As we embark on summer and employers inch closer to some of the major compliance deadlines put into place by the Affordable Care Act (ACA), it seems like a good time to review some recent updates that employers should be aware of as they plan their strategies for meeting the demands of the new law.
Temporary Reprieve for “Mid-size” and “Large” Employers
Final regulations issued this winter on the employer mandate provide transitional relief to “mid-size” employers with 50-99 full-time equivalent employees. Mid-size employers now have an additional year to comply with the employer “shared responsibility” rules, meaning they will not face penalties for failing to offer adequate coverage to 95 percent of full-time employees until January 1, 2016. Although “large” employers with 100 or more full-time equivalent employees will still be required to comply with the shared responsibility rules as of January 1, 2015, those employers have also been granted some relief. For 2015 only, large employers will face penalties if they fail to offer adequate coverage to 70 percent of their full-time employees.
Reporting Requirements for Employers, Insurers and Self-Insured Plans
In March, the Internal Revenue Service (IRS) issued final regulations on the reporting requirements for employers, insurers and self-insured plans under Internal Revenue Code (Code) sections 6055 and 6056. Beginning in 2016, the regulations require insurers and self-insured plans to collect and report detailed information to the IRS regarding health coverage provided in the prior year, including tax identification numbers for covered individuals and dates of coverage. Additionally, employers with 50 or more full-time equivalent employees will be required to report the cost of the lowest-priced option under health plans offered to full-time employees, and whether the plans provide “minimum value,” as required by the shared responsibility rules.

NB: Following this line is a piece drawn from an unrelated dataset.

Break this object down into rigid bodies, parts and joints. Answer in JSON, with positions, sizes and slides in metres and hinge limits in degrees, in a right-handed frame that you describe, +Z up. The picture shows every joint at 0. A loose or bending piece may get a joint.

So, even mid-size employers who have until 2016 to comply with the shared responsibility rules will be required to provide a report for 2015. The reports, which are filed on IRS Forms 1095-B and 1095-C, will give the IRS information necessary to impose penalties under the ACA on employers who do not offer coverage to full-time employees and on individuals who do not obtain coverage. Employers, insurers and self-insured plans will be required to supply copies of the forms to employees, insureds or other responsible individuals.
Updated COBRA Notices
In May, the Department of Labor issued updated model Consolidated Omnibus Budget Reconciliation Act (COBRA) notices. The revisions to the notices are intended to inform individuals who have experienced a qualifying event under COBRA that they may choose to purchase coverage through a state health care exchange in lieu of purchasing coverage through their former employer’s plan. Individuals purchasing coverage through a health care exchange may be eligible for federal premium subsidies that could make the cost of coverage less expensive than the full premium charged by a former employer. One significant difference, however, between the two coverage options is that the coverage offered through COBRA is retroactive to the date of the loss of coverage, whereas coverage obtained through a health care exchange is prospective. Therefore, individuals who do not want to experience any gap in coverage will likely opt for the more expensive COBRA coverage, at least until the next annual enrollment period. Employers updating their COBRA notices may wish to offer former employees the maximum time period in which to make the decision between COBRA coverage and coverage offered through a healthcare exchange.
Employers should determine which of the above requirements apply to them, as well as the applicable deadlines, to ensure that there is enough time to make necessary changes to plans, policies and employee notices.